In the semi-final against Sri Lanka in the 2003 World Cup, Gilchrist was declared not out by umpire Rudi Koertzen after the batsman had swept at a ball and that appeared to come off his pad or glove enroute to keeper Kumara Sangakkara. Replays gave the impression that the ball had come off his pads. But Gilchrist walked. Obviously, he believed the ball had brushed his glove. Gilchrist made a sporting gesture that will remain etched in memory like the one involving Courtney Walsh and Salim Jaffer in the 1987 World Cup. Captain Ponting, however, said later that he won’t be encouraging any of his batsmen to follow Gilchrist’s act.

The Aussies were more voluble and less sporting when the rest of the cricketing world relatively still played the game in the spirit it was meant to be played, but now that most teams played in a manner in which no quarter is asked and none given, a few of the Aussie have paradoxically become more sporting. Barry Richards, now settled in Australia, said in his playing days that the Aussie will walk only when their car runs out of gas, but guys like Gilchrist has done much to refurbish that image.

The down side to this obvious act of sportsmanship is that it may inadvertently make the umpire look incompetent. In places like India, Pakistan and Pakistan where decibel levels generated by cheering spectators and their musical instruments drown the sound of faint nicks, but few realise how difficult it is for the umpire to make a correct decision in such circumstances.

Today, with the benefit of having modern technological marvels like the all-pervasive cameras, super slow-mo, snick-o-meter we realise the Oscar-winning potential of some of the players while making a song and dance in a bid to hoodwink the umpire.

Many players believe that good and bad decisions even out in the long run, yet few take both decisions with the same equanimity. They feel blessed when they get a wrong in their favour but feel cheated when a decision that should be in their favour goes against them. They want to enjoy the best of both worlds.

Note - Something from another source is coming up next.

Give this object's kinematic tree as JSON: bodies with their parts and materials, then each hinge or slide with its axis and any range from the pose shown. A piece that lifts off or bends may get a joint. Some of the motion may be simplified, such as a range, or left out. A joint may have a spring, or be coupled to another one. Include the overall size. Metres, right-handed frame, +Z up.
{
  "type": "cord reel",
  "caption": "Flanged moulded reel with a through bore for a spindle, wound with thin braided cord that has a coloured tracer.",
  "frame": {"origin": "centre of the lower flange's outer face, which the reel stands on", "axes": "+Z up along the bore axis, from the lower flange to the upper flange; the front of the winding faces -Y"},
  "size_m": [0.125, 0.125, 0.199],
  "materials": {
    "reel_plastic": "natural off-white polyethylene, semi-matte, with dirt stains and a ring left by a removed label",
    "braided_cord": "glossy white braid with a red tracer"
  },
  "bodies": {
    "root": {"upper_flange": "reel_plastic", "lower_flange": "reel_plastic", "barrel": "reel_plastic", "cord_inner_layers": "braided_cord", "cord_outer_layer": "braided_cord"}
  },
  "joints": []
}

In a world order that believes that winning is not everything but the only thing, all seems fair. Digeo Maradona’s “Hand of God” goal is a good example. This is why the likes of Tendulkar, Dravid and Gilchrist must be seen as endangered species. These gentlemen could go back home and inculcate values of honesty to their kids. Their children will listen because their fathers have been exemplary on that count in the public eye. But will those batsmen who are seen to cheat the umpire – as opposed to waiting for his verdict on close and doubtful situations – be able to tell their children to be honest with similar conviction? Even if they do, will the children heed to such advice? The issue of morals cannot be discounted because cricketers, especially in the sub continent, are huge role models for millions in their country.

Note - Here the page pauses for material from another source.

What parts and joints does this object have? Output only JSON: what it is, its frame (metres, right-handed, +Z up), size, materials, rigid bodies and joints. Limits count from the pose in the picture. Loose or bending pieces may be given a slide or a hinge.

Garry Sobers has more than once in his Test career recalled batsmen who were at the receiving end of poor umpiring decision. Sobers played the game in a fair manner. When was the last time a captain recalled a wronged batsman in recent times? Even if there were instances, such moments have been far and few in between. Juxtapose that against the many, many poor decisions that the captain could have remedied and you know how much the game has changed. Nobody wants to risk their places and money, even if it means doing something that they normally won’t.

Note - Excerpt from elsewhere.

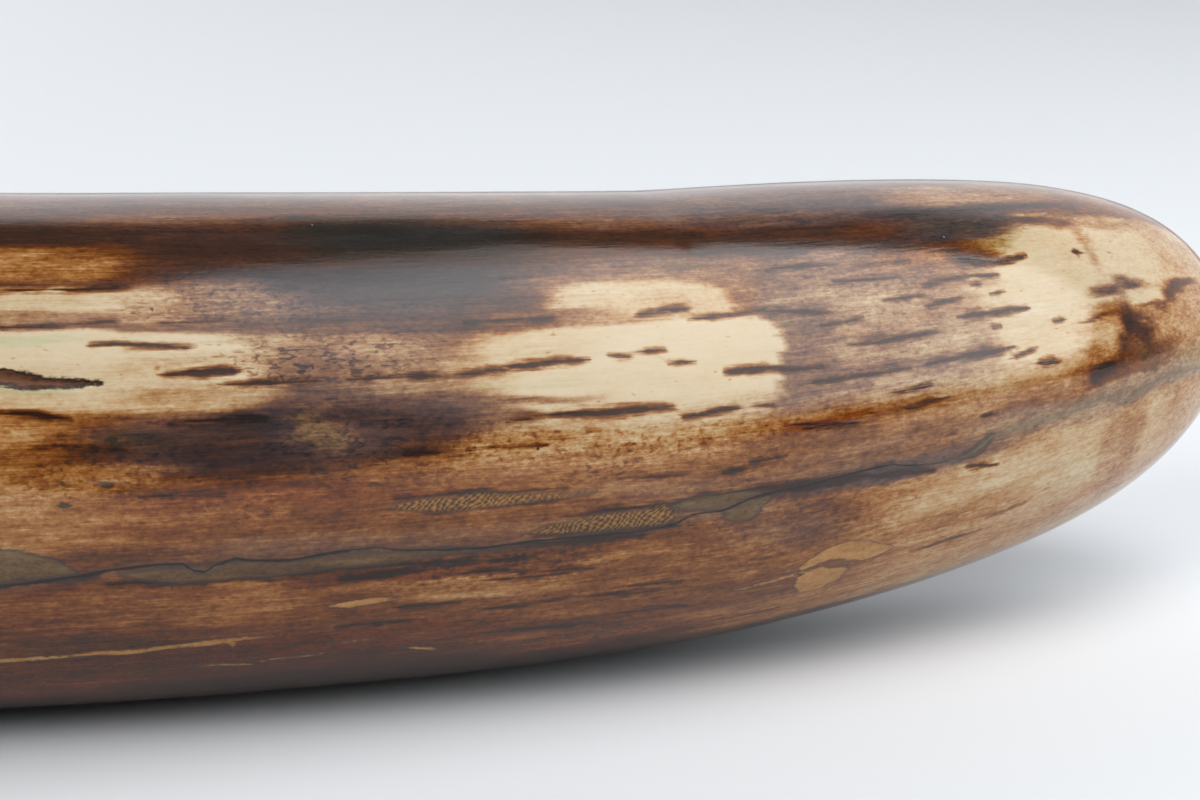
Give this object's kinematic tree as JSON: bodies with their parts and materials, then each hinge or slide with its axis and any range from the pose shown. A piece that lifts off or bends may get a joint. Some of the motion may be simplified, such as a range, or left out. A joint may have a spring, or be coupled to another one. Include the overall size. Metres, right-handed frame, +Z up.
{
  "type": "mammoth tusk",
  "caption": "Polished mammoth tusk lying on its side: a round, gently curved horn of stained ivory with a blunt nose, long drying cracks and a sawn flat base.",
  "frame": {"origin": "middle of the bottom of the bounding box, on the surface that the tusk lies on", "axes": "+X runs along the tusk's longest extent towards its blunt nose, +Y points to the hollow side of its bend, +Z is up"},
  "size_m": [0.4736, 0.1266, 0.0676],
  "materials": {
    "polished_ivory": "polished"
  },
  "bodies": {
    "root": {"tusk": "polished_ivory"}
  },
  "joints": []
}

Which is why now, more than any other time, help from technology has to be maxed to eliminate errors caused by human limitations.


At 4:51 pm, Blogger Pratik said...

It's surprising that the name Lara doesn't crop up once in this article. Anyway, are you suggesting that Tendulkar and Dravid are walkers? From what I've noticed, they wait for the umpire's decision even when they know they'd nicked a ball that was caught.

This whole issue that prompted this article was really silly though. And so were the rumors making the round. It's not worth anybody's time to defend ludicrous accusations of Tendulkar walking because he was afraid of Akhtar, much less Tendulkar or Dravid's.